7. The Hon’ble Calcutta High Court in the recent decision in the case of CIT v. Hindustan Motors Ltd. [IT Reference No. 134 of 1985, dated 23-2-1990] considered this issue elaborately and held that brokerage and commission paid for selling goods will not come within the mischief of the phrase “advertisement, publicity and sales promotion” under Section 37(3A) of the Act.
8. Respectfully following the above decisions we hold that the provisions of Section 37(3A) of the Act were not at all applicable to the expenses in question and, therefore, the order of the Assessing Officer cannot be said to be erroneous and prejudicial to the interest of the revenue. In that view of the matter, the learned Commissioner has not correctly assumed the jurisdiction and his order is liable to be vacated on this point.

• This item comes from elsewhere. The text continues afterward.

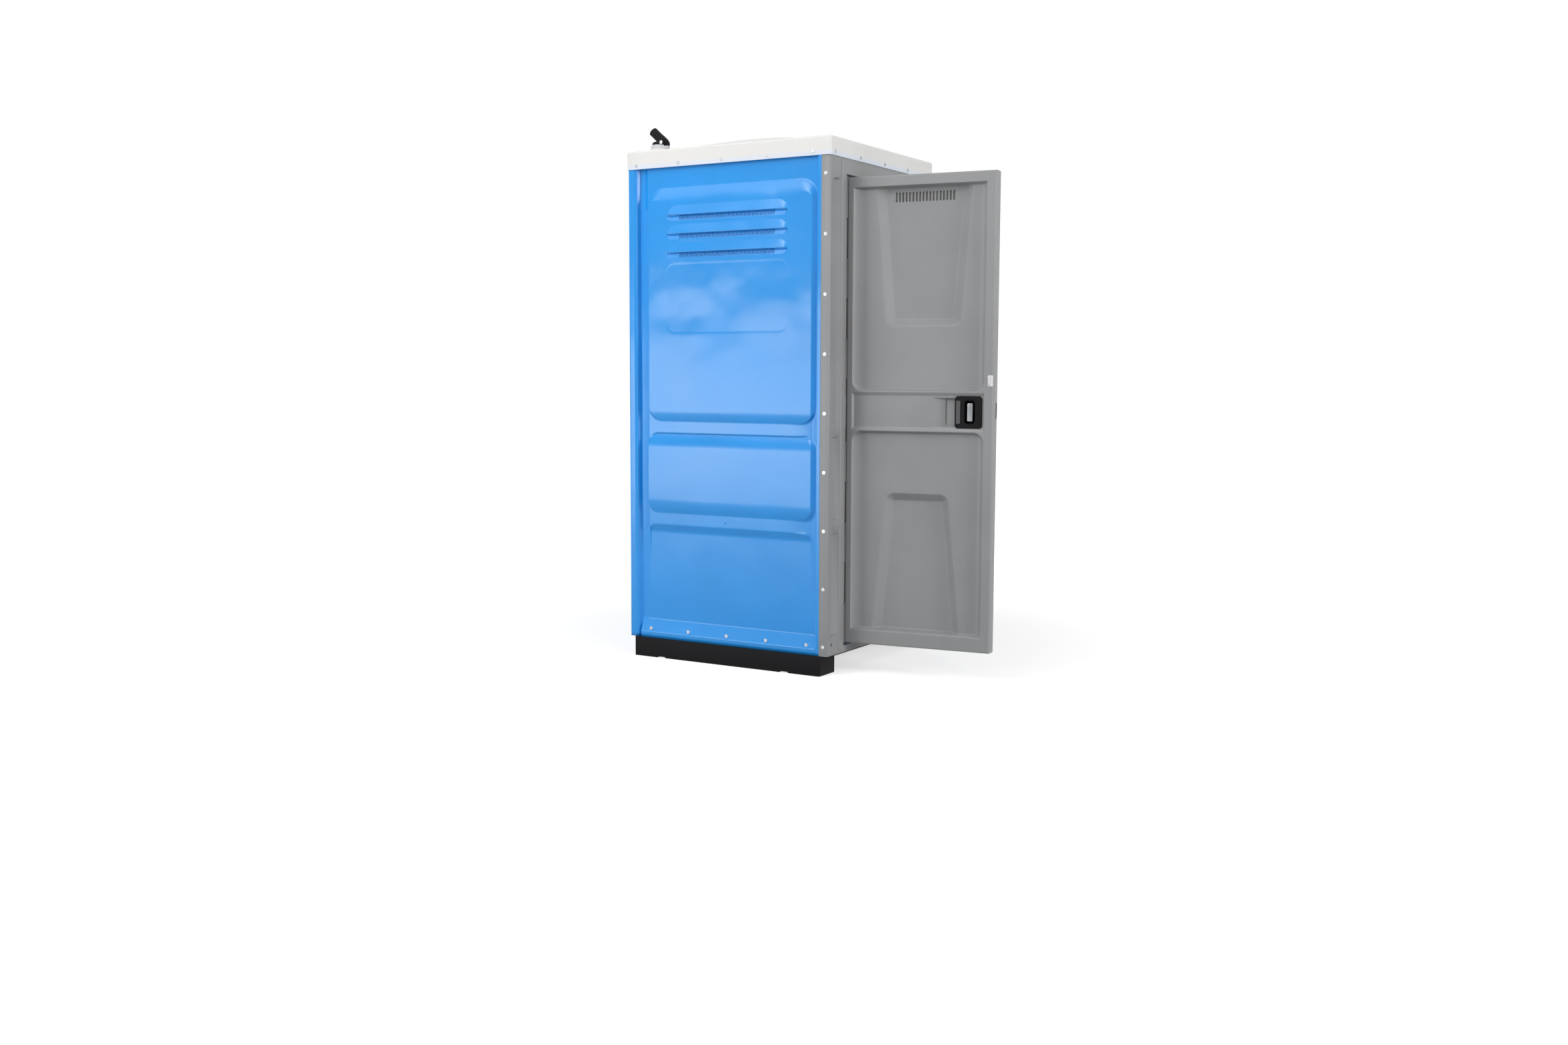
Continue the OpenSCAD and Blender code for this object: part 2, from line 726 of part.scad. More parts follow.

9. With regard to the direction given by the Commissioner regarding purchase of machinery of a capital nature for a sum of Rs. 7,01,273 it is seen that the learned CIT has not brought on record any material to show that the items purchased are in the nature of a capital asset. On the other hand, the learned counsel Sri R.N. Bajoria before us produced various documents to prove that the purchases were in the nature of spare parts, stores and labour charges, etc. The invoice under which the items were imported clearly declared the items as permissible spare parts and matrices under OGL. Similarly, the clearance before the Customs authorities also fully evidenced that these items are in the nature of stores and spares parts. The bill of authorised clearing agents M/s. G.D. Traders also fully evidences the fact that the items cleared were in the nature of spare parts and not a capital asset. The P. & L. A/c. and the Balance Sheet of the assessee and the Schedule attached thereto also classified these items as in the nature of stores and spare parts and they have not been added to the capital assets in the Schedule of fixed assets. In such a case, we have no alternative but to hold that the items purchased by the assessee are in the nature of spare parts, stores and labour charges as evidenced by the various documents submitted before us. There is, therefore, no error in the order of the Assessing Officer which will justify the Commissioner to invoke his power under Section 263. We hold accordingly and set aside the order of the learned Commissioner under Section 263.
10. In the result, the appeal is allowed.